**Raw data**.
####

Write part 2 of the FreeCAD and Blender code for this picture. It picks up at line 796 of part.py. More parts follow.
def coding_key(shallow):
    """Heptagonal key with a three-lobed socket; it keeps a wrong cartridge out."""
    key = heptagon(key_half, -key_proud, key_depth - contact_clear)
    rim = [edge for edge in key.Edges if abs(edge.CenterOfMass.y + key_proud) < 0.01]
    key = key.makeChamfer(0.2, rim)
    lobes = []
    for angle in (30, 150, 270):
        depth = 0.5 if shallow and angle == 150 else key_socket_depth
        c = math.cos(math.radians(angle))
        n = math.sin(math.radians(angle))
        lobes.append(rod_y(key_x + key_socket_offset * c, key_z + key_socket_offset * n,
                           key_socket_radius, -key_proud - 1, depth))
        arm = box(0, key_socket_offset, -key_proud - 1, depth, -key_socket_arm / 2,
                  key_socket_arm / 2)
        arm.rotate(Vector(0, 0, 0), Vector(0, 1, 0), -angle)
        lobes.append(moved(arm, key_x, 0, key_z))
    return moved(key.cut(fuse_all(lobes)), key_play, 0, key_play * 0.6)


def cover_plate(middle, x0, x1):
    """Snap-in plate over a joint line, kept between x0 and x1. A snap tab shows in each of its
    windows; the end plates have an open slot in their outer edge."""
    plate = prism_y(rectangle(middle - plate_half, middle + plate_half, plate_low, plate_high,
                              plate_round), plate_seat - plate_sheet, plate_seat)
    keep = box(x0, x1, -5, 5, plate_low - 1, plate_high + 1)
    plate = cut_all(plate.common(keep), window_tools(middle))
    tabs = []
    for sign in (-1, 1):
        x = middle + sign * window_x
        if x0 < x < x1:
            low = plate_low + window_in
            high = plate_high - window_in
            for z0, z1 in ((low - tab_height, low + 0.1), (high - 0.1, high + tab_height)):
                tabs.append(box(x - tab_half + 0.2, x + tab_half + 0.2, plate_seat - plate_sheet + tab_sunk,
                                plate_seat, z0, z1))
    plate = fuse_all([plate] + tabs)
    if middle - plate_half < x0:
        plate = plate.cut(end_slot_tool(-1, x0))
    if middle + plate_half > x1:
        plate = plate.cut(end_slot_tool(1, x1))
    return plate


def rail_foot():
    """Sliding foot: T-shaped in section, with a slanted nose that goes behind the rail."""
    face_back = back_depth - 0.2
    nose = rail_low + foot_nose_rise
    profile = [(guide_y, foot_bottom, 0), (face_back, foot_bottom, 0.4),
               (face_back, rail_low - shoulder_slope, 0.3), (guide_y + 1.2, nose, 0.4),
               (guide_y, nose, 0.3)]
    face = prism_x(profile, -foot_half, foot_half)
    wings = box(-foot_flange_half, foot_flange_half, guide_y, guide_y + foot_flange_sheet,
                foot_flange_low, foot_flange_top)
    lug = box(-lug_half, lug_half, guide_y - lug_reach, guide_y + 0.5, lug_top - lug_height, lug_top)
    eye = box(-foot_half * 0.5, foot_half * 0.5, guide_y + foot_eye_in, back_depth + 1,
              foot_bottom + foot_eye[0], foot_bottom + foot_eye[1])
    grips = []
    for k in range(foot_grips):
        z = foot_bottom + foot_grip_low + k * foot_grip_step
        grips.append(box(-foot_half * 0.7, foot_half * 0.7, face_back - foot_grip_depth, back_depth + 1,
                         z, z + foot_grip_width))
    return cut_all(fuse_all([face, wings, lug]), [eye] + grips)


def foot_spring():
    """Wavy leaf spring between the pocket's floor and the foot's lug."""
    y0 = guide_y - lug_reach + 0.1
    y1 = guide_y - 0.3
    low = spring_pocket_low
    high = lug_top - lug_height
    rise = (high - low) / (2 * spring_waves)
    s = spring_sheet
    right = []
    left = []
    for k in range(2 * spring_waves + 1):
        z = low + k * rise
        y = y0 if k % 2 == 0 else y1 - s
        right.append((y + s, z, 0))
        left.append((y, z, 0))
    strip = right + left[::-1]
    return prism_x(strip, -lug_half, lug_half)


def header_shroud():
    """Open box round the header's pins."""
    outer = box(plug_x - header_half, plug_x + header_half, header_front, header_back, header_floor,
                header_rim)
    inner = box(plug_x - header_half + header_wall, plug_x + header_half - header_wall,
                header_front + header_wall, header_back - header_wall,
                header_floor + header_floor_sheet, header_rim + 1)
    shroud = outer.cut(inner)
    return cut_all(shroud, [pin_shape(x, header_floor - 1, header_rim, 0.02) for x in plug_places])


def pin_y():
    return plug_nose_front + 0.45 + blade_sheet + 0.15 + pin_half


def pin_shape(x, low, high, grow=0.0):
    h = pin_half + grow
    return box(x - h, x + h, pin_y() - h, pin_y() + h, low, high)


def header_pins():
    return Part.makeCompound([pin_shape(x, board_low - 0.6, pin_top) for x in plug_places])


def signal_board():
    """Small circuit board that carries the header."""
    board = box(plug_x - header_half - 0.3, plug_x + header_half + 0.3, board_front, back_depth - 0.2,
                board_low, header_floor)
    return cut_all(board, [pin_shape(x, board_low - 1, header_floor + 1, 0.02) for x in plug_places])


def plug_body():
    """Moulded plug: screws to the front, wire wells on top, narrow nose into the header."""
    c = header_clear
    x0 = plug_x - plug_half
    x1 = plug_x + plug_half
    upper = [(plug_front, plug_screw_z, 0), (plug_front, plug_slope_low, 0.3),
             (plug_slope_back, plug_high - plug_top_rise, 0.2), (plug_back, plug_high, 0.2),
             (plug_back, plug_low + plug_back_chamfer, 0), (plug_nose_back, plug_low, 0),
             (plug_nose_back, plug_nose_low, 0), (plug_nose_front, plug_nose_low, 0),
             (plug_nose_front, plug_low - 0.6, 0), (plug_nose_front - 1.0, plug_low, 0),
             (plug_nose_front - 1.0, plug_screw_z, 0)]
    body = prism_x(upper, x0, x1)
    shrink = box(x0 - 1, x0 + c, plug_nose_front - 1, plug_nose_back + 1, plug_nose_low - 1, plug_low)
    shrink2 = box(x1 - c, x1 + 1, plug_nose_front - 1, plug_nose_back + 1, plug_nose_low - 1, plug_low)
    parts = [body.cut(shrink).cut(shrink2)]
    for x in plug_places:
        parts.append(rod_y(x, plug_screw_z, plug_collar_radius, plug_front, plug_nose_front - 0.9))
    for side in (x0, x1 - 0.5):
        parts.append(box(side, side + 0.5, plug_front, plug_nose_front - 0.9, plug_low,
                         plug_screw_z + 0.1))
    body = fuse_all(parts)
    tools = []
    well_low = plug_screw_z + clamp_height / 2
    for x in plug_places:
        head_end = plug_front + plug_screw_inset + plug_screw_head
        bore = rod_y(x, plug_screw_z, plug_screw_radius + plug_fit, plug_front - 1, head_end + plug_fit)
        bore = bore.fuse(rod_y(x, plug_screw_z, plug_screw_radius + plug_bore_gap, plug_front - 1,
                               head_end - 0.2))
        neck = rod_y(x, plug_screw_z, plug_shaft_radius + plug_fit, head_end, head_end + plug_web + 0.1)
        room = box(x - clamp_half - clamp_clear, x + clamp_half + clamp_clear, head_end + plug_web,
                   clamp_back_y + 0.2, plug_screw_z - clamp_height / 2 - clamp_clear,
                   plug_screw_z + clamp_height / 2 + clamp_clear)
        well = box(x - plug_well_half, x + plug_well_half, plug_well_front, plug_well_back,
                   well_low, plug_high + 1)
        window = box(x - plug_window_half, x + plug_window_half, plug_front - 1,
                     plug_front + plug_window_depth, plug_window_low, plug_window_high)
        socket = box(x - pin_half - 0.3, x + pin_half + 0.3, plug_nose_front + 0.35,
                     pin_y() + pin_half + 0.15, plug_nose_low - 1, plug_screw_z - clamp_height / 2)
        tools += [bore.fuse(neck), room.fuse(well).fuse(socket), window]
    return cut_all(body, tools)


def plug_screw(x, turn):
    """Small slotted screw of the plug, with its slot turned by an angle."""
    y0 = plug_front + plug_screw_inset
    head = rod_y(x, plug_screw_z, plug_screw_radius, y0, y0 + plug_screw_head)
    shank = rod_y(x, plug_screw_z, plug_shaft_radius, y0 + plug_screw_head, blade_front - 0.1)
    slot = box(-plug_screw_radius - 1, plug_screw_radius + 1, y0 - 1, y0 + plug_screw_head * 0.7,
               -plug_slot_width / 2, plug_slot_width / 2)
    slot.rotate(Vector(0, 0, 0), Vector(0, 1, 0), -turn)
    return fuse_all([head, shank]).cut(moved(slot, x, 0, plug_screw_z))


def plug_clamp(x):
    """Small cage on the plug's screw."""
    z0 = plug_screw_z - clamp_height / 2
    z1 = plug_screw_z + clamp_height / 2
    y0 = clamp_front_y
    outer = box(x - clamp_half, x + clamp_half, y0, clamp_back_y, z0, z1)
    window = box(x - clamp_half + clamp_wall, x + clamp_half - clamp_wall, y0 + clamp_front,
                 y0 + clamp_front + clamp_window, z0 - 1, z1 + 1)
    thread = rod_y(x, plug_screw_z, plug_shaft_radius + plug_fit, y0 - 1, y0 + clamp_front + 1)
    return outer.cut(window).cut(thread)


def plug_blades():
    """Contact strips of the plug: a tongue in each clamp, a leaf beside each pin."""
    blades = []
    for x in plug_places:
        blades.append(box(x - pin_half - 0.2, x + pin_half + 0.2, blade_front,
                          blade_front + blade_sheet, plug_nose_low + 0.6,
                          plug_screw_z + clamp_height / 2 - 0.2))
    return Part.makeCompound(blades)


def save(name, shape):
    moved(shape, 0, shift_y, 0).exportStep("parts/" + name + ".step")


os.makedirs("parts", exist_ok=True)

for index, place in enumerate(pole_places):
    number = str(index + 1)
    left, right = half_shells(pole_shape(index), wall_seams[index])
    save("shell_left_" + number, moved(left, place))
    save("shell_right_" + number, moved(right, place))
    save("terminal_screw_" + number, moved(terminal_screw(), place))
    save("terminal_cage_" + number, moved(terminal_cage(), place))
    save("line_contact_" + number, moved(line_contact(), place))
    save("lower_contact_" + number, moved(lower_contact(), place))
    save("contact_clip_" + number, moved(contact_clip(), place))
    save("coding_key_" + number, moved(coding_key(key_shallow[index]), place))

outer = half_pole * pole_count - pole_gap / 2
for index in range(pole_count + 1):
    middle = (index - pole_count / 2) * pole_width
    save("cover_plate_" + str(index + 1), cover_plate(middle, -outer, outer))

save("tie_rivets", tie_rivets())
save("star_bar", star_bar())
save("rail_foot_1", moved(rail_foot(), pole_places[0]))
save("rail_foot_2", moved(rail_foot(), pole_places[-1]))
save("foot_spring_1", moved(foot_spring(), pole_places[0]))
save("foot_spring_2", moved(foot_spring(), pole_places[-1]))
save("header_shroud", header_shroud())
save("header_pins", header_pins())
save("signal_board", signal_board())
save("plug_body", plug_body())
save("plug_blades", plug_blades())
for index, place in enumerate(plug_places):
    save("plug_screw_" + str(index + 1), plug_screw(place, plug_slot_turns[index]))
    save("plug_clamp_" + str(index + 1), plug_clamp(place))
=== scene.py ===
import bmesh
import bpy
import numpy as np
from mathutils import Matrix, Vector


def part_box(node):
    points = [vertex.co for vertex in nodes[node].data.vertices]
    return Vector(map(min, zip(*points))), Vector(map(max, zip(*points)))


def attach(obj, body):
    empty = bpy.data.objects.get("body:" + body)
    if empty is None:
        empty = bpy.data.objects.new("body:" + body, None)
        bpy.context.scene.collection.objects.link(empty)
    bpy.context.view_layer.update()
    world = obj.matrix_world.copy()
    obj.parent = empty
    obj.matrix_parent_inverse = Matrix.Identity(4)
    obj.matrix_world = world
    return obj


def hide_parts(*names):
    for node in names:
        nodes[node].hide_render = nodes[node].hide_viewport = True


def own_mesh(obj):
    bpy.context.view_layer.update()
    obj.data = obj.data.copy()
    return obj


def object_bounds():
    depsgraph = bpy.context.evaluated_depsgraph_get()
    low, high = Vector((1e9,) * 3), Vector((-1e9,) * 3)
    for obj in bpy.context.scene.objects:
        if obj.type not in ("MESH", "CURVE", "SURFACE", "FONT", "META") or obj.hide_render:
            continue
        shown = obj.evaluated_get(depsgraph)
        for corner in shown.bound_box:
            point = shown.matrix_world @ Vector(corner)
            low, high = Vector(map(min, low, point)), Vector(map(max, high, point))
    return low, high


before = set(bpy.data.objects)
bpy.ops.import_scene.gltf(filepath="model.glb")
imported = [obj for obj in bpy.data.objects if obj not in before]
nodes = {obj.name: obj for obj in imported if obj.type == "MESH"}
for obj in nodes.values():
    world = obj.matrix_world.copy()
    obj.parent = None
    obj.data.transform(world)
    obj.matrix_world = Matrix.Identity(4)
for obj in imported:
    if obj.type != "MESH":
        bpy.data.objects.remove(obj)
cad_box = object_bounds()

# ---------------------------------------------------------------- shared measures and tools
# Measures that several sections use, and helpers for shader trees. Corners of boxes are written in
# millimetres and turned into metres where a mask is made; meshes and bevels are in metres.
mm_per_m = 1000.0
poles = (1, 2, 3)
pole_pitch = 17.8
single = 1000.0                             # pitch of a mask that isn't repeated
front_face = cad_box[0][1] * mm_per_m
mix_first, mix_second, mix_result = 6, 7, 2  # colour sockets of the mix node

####

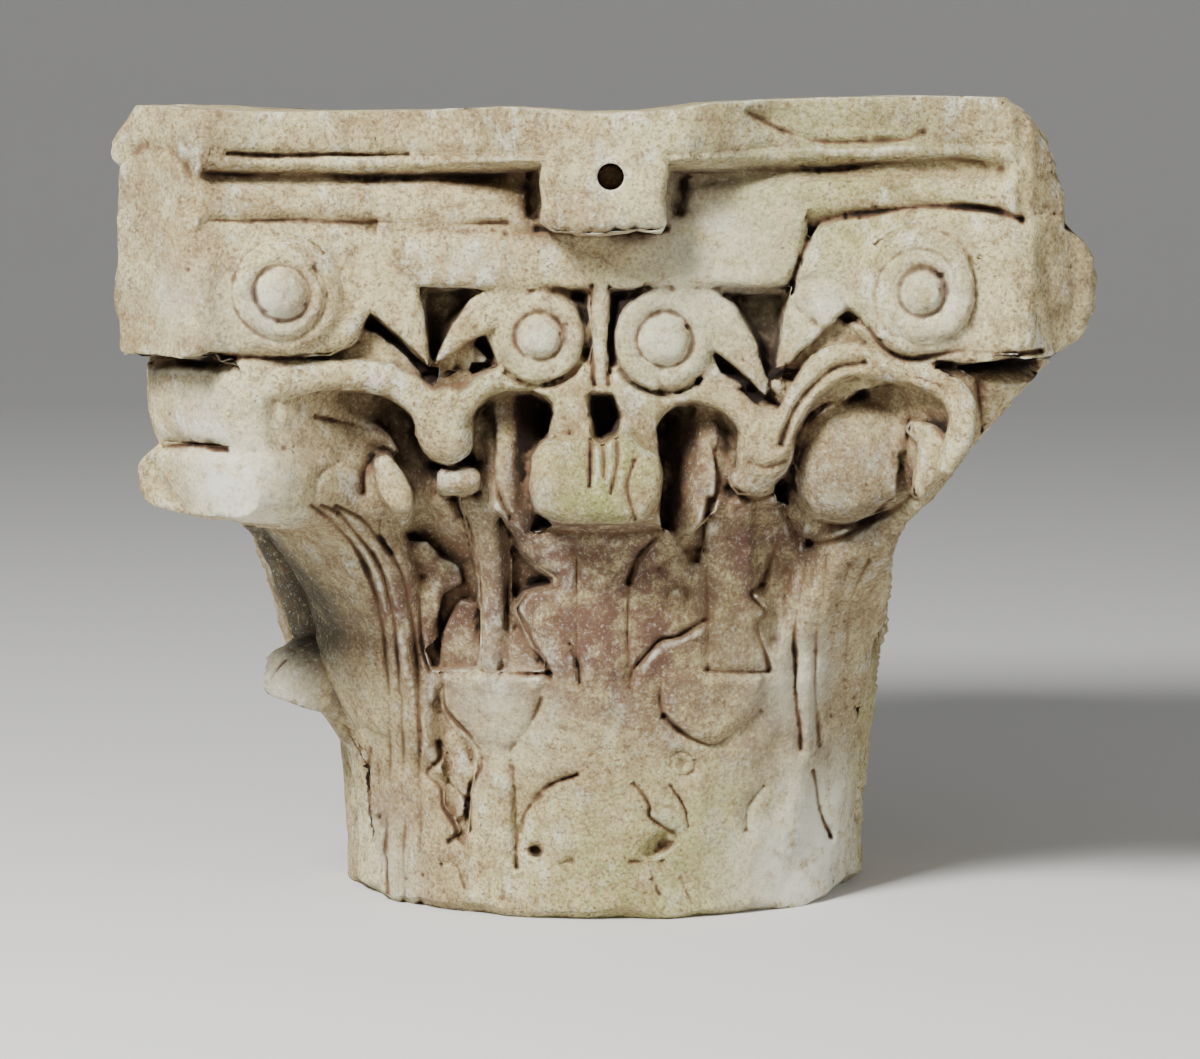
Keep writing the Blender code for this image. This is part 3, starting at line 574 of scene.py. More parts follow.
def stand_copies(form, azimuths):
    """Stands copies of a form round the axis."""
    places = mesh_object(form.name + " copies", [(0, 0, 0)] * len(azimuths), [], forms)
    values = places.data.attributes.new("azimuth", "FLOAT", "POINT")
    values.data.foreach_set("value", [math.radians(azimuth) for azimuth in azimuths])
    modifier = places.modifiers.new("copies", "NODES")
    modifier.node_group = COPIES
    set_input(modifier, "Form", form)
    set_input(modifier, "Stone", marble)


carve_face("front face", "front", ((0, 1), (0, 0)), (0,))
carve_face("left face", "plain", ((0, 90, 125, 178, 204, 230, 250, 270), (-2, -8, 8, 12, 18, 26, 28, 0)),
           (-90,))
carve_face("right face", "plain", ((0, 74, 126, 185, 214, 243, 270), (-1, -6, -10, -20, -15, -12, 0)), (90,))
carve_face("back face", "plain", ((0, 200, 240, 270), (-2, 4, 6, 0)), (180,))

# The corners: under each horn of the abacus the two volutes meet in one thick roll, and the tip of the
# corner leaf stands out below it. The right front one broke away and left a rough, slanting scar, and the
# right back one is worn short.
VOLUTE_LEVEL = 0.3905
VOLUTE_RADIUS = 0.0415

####

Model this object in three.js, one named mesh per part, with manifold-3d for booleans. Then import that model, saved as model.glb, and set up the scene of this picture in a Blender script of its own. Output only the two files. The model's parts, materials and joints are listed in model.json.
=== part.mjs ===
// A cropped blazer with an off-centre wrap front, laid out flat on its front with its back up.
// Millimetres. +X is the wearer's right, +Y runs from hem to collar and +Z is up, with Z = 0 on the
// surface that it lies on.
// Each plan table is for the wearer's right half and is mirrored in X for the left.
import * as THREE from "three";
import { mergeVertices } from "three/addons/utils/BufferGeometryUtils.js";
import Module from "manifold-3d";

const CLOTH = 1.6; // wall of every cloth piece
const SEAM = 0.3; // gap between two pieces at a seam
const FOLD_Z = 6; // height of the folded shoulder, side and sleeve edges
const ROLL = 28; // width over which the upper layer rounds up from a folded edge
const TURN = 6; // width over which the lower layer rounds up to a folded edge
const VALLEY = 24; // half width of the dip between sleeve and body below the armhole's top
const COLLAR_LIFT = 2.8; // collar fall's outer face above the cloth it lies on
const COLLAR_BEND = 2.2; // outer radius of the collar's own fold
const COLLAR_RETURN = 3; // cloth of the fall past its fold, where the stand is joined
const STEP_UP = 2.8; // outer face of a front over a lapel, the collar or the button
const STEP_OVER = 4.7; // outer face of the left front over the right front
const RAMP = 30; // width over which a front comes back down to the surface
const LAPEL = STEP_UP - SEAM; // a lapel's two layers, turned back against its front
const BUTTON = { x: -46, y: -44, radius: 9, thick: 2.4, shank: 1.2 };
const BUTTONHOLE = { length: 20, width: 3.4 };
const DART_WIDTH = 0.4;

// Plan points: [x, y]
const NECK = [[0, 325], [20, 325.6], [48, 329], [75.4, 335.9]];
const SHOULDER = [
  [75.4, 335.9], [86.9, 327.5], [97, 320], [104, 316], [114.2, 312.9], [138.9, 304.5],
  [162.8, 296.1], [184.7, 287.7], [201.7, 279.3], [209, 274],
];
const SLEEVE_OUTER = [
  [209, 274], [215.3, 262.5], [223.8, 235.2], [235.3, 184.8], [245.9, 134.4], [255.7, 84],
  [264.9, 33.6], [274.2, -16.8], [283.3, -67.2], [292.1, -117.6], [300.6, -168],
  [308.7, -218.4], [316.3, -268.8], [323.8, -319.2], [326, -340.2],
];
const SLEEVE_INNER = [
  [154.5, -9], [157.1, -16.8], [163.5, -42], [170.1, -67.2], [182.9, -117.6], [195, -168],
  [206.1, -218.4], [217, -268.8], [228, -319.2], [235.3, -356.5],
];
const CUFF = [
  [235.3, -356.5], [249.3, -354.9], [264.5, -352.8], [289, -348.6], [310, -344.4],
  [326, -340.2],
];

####

**Given instruction**. Give back exactly the lines from the line that has "Keep writing the" to the line that has "VOLUTE_RADIUS = 0.0415", both included, and leave out all others.

**Exercise answer**.
Keep writing the Blender code for this image. This is part 3, starting at line 574 of scene.py. More parts follow.
def stand_copies(form, azimuths):
    """Stands copies of a form round the axis."""
    places = mesh_object(form.name + " copies", [(0, 0, 0)] * len(azimuths), [], forms)
    values = places.data.attributes.new("azimuth", "FLOAT", "POINT")
    values.data.foreach_set("value", [math.radians(azimuth) for azimuth in azimuths])
    modifier = places.modifiers.new("copies", "NODES")
    modifier.node_group = COPIES
    set_input(modifier, "Form", form)
    set_input(modifier, "Stone", marble)


carve_face("front face", "front", ((0, 1), (0, 0)), (0,))
carve_face("left face", "plain", ((0, 90, 125, 178, 204, 230, 250, 270), (-2, -8, 8, 12, 18, 26, 28, 0)),
           (-90,))
carve_face("right face", "plain", ((0, 74, 126, 185, 214, 243, 270), (-1, -6, -10, -20, -15, -12, 0)), (90,))
carve_face("back face", "plain", ((0, 200, 240, 270), (-2, 4, 6, 0)), (180,))

# The corners: under each horn of the abacus the two volutes meet in one thick roll, and the tip of the
# corner leaf stands out below it. The right front one broke away and left a rough, slanting scar, and the
# right back one is worn short.
VOLUTE_LEVEL = 0.3905
VOLUTE_RADIUS = 0.0415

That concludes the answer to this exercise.